### Do this
Every line in the data below from the one containing "The OpenSCAD and" down to the one containing "return make(name, verts, faces, [])", both included, must be retyped exactly; no other line is to appear.

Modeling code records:
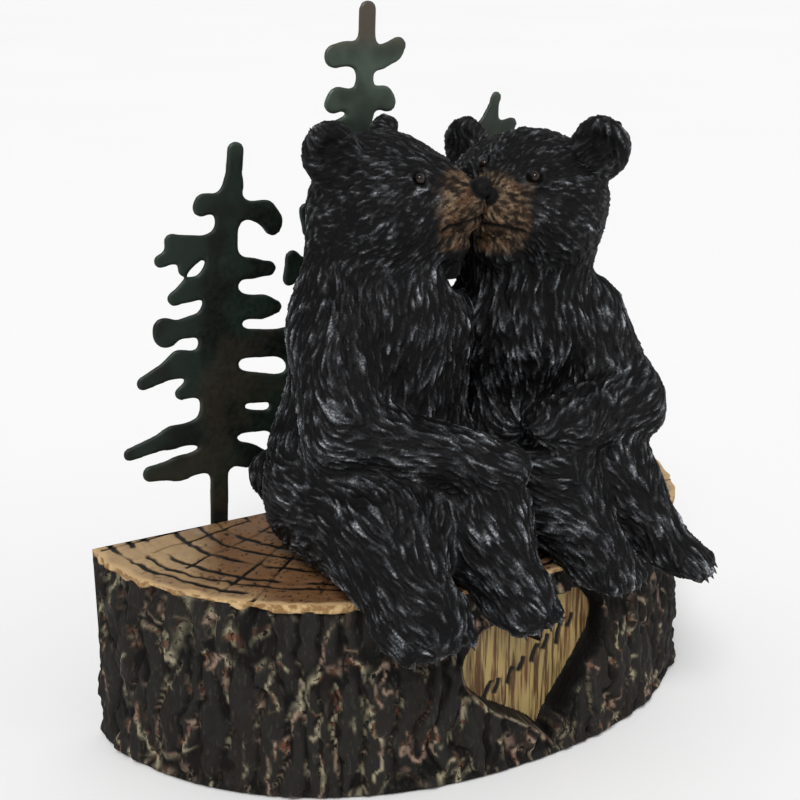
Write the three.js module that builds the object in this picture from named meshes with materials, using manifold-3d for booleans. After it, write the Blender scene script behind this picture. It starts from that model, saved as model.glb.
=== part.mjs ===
// Two bears kissing on a half log, with a cut-out row of pines behind. Millimetres, +Z up, faces look along -Y.
import * as THREE from "three";
import Module from "manifold-3d";

const wasm = await Module();
wasm.setup();

// Log: a half ellipse in plan with its flat side at the back.
const LOG_HALF_WIDTH = 80;
const LOG_DEPTH = 64;
const LOG_HEIGHT = 50;
const BACK_FACE_Y = 34;
const LEFT_FULLNESS = 2.0;
const RIGHT_FULLNESS = 2.35;
const BARK_RELIEF = 1.1;
const BARK_RIDGE_PITCH = 8.5;
const BARK_COLUMNS = 112;
const BACK_COLUMNS = 12;
const FOOT_CHAMFER = 1.2;
const FOOT_FLARE = 2.2;
const SEAT_GAP = 0.35;

// Heart recess in the bark.
const HEART_HALF_WIDTH = 21;
const HEART_HEIGHT = 39.5;
const HEART_X = 9.8;
const HEART_Z = 25.5;
const HEART_LEAN = THREE.MathUtils.degToRad(9);
const HEART_TURN = THREE.MathUtils.degToRad(5);
const HEART_DEPTH = 5.5;

// Tree plate.
const PLATE_THICKNESS = 1.2;
const PLATE_GAP = 0.3;
const TREE_FILLET = 2.6;
const TREE_STEP = 1.4;
const TREE_FLATNESS = 0.1;
const TRUNK_FOOT_Z = 30;
const TREE_SHIFT_X = 0.3;
const TREE_SHIFT_Z = -0.2;

// Bears.
const BEAR_STEP = 3.9;
const vec = (p) => new THREE.Vector3(...p);

function toSolid(positions, triangles) {
  return new wasm.Manifold(
    new wasm.Mesh({
      numProp: 3,
      vertProperties: new Float32Array(positions),
      triVerts: new Uint32Array(triangles),
    }),
  );
}

function toMesh(solid, name, colour, roughness, metalness) {
  const m = solid.getMesh();
  const positions = new Float32Array(m.numVert * 3);
  for (let i = 0; i < m.numVert; i++) {
    const from = i * m.numProp;
    positions.set(m.vertProperties.subarray(from, from + 3), i * 3);
  }
  const geometry = new THREE.BufferGeometry();
  geometry.setAttribute("position", new THREE.BufferAttribute(positions, 3));
  geometry.setIndex(new THREE.BufferAttribute(new Uint32Array(m.triVerts), 1));
  geometry.computeVertexNormals();
  const mesh = new THREE.Mesh(
    geometry,
    new THREE.MeshStandardMaterial({ color: colour, roughness, metalness, name }),
  );
  mesh.name = name;
  return mesh;
}

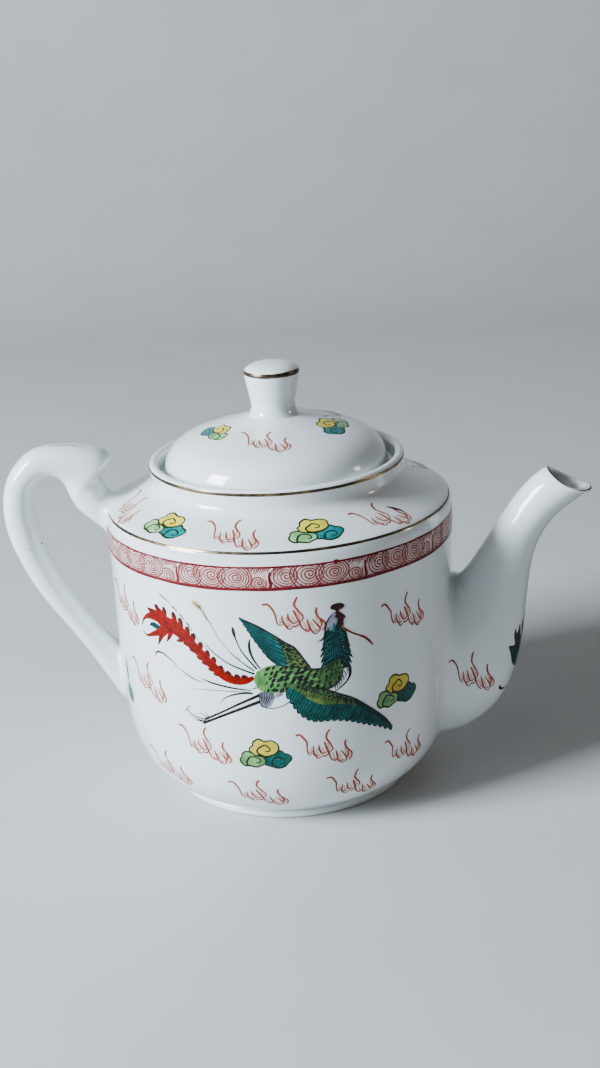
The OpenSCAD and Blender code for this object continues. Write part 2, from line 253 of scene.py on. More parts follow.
def cut(obj, cutters):
    """Cuts other solids out of a mesh and removes them."""
    for n, tool in enumerate(cutters):
        bpy.context.view_layer.objects.active = obj
        modifier = obj.modifiers.new("cut%d" % n, "BOOLEAN")
        modifier.operation = "DIFFERENCE"
        modifier.solver = "EXACT"
        modifier.object = tool
        bpy.ops.object.modifier_apply(modifier=modifier.name)
    for tool in cutters:
        mesh = tool.data
        bpy.data.objects.remove(tool)
        bpy.data.meshes.remove(mesh)
    obj.data.set_sharp_from_angle(angle=math.radians(SHARP))


def pin(name, radius, start, direction, length, around=32):
    """A round cutter from a point along a direction."""
    direction = unit(np.array(direction, float))
    side = unit(np.cross(direction, (0.0, 0.0, 1.0) if abs(direction[2]) < 0.9 else (1.0, 0.0, 0.0)))
    up = np.cross(direction, side)
    a = full_turn(around)[:, None]
    ring = np.array(start) + radius * (np.cos(a) * side + np.sin(a) * up)
    verts = np.vstack([ring, ring + length * direction])
    faces = grid_faces(2, around, True) + [list(range(around))[::-1], list(range(around, 2 * around))]
    return make(name, verts, faces, [])


# ---- the outside of the pot as a surface to join and paint on ----

def turn_z(points, degrees):
    """Points turned about Z."""
    a = math.radians(degrees)
    x, y, z = points[..., 0], points[..., 1], points[..., 2]
    return np.stack([x * math.cos(a) - y * math.sin(a), x * math.sin(a) + y * math.cos(a), z], -1)


def nearest_on(outline, points):
    """For each point, its height over a turned outline, the nearest point and the normal there."""
    flat = np.stack([np.hypot(points[..., 0], points[..., 1]), points[..., 2]], -1)
    a, b = outline[:-1], outline[1:]
    ab = b - a
    keep = np.linalg.norm(ab, axis=1) > 1e-6
    a, ab = a[keep], ab[keep]
    q = flat[..., None, :]
    t = np.clip(((q - a) * ab).sum(-1) / (ab ** 2).sum(-1), 0, 1)
    foot = a + t[..., None] * ab
    i = ((q - foot) ** 2).sum(-1).argmin(-1)
    foot = np.take_along_axis(foot, i[..., None, None], -2)[..., 0, :]
    slope = unit(ab[i])
    normal = np.stack([slope[..., 1], -slope[..., 0]], -1)
    height = ((flat - foot) * normal).sum(-1)
    around = unit(points[..., :2])
    place = np.concatenate([around * foot[..., :1], foot[..., 1:]], -1)
    out = np.concatenate([around * normal[..., :1], normal[..., 1:]], -1)
    return height, place, out


# ---- swept pieces: the spout and the handle ----

def placed(stations, way):
    """Stations in the part's own frame, on the side that way points to."""
    s = np.array(stations, float)
    return np.stack([way * (BODY_R + s[:, 0]), SHOULDER_Z + s[:, 1],
                     way * (BODY_R + s[:, 2]), SHOULDER_Z + s[:, 3], s[:, 4]], 1)


def section_points(stations, t, angle, thin=0.0, square=2.0):
    """Points of a swept piece at a station index and an angle round its section."""
    s = along(stations, t)
    mid = (s[..., 0:2] + s[..., 2:4]) / 2
    half = (s[..., 2:4] - s[..., 0:2]) / 2
    u, v = np.cos(angle), np.sin(angle)
    if square != 2:
        u = np.sign(u) * np.abs(u) ** (2 / square)
        v = np.sign(v) * np.abs(v) ** (2 / square)
    u = u * (1 - thin / np.linalg.norm(half, axis=-1))
    v = v * (s[..., 4] / 2 - thin)
    xz = mid + half * u[..., None]
    return np.stack([xz[..., 0], v, xz[..., 1]], -1)


def root_ring(surface, angles, t_from, t_to, samples=300):
    """Where each line along a swept piece meets the pot, going from t_from inside to t_to."""
    t = np.linspace(t_from, t_to, samples)
    points = surface(t[:, None] + 0 * angles, angles + 0 * t[:, None])
    height = nearest_on(OUTSIDE, points)[0]
    inside = height < 0
    last = samples - 1 - np.argmax(inside[::-1], axis=0)
    last = np.minimum(last, samples - 2)
    j = np.arange(len(angles))
    h0, h1 = height[last, j], height[last + 1, j]
    return t[last] + (t[last + 1] - t[last]) * np.clip(h0 / (h0 - h1), 0, 1)


def flare(surface, angles, t_root, way, reach_up, reach_out, steps=9):
    """Rings of clay drawn out from a swept piece on to the pot: each starts on the pot, out
    from the joint, and ends on the piece. Also gives the index where the piece goes on."""
    root = surface(t_root, angles)
    _, root, normal = nearest_on(OUTSIDE, root)
    run = np.roll(root, -1, 0) - np.roll(root, 1, 0)
    away = unit(np.cross(run, normal))
    if ((root - root.mean(0)) * away).sum() < 0:
        away = -away
    t_start = np.array(t_root, float)
    for _ in range(60):
        gone = np.linalg.norm(surface(t_start, angles) - root, axis=-1)
        t_start = t_start + way * np.clip(reach_up - gone, 0, None) * 0.02
    start = surface(t_start, angles)
    rise = nearest_on(OUTSIDE, start)[0]
    _, end, _ = nearest_on(OUTSIDE, root + away * reach_out[:, None])
    rings = []
    for s in np.linspace(1, 0, steps + 1)[:-1]:
        p = (1 - s) ** 2 * start + 2 * s * (1 - s) * root + s * s * end
        height, _, normal = nearest_on(OUTSIDE, p)
        rings.append(p + normal * ((1 - s) ** 2 * rise - height - 0.03 * s ** 4)[:, None])
    return rings, t_start


SPOUT = placed(SPOUT_STATIONS, 1)
HANDLE = placed(HANDLE_STATIONS, -1)
SPOUT_LAST = len(SPOUT) - 1
MOUTH = SPOUT[-1]
MOUTH_RUN = unit(np.array([MOUTH[2] - MOUTH[0], MOUTH[3] - MOUTH[1]]))
MOUTH_OUT = turn_z(np.array([-MOUTH_RUN[1], 0, MOUTH_RUN[0]]), -SPOUT_TURN)
# The part of the spout's length that bends with the dip of its lip.
NEAR_MOUTH = 0.16
# Reach of the clay at the joints, in millimetres. Spout: least, more at the sides, more on the
# inner side. Handle: up the handle, on to the pot, more at the sides.
SPOUT_REACH = (3.2, 5.6, 1.2)
HANDLE_TOP_REACH = (4.0, 2.6, 1.4)
HANDLE_LOW_REACH = (3.6, 2.2, 1.6)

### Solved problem
The OpenSCAD and Blender code for this object continues. Write part 2, from line 253 of scene.py on. More parts follow.
def cut(obj, cutters):
    """Cuts other solids out of a mesh and removes them."""
    for n, tool in enumerate(cutters):
        bpy.context.view_layer.objects.active = obj
        modifier = obj.modifiers.new("cut%d" % n, "BOOLEAN")
        modifier.operation = "DIFFERENCE"
        modifier.solver = "EXACT"
        modifier.object = tool
        bpy.ops.object.modifier_apply(modifier=modifier.name)
    for tool in cutters:
        mesh = tool.data
        bpy.data.objects.remove(tool)
        bpy.data.meshes.remove(mesh)
    obj.data.set_sharp_from_angle(angle=math.radians(SHARP))


def pin(name, radius, start, direction, length, around=32):
    """A round cutter from a point along a direction."""
    direction = unit(np.array(direction, float))
    side = unit(np.cross(direction, (0.0, 0.0, 1.0) if abs(direction[2]) < 0.9 else (1.0, 0.0, 0.0)))
    up = np.cross(direction, side)
    a = full_turn(around)[:, None]
    ring = np.array(start) + radius * (np.cos(a) * side + np.sin(a) * up)
    verts = np.vstack([ring, ring + length * direction])
    faces = grid_faces(2, around, True) + [list(range(around))[::-1], list(range(around, 2 * around))]
    return make(name, verts, faces, [])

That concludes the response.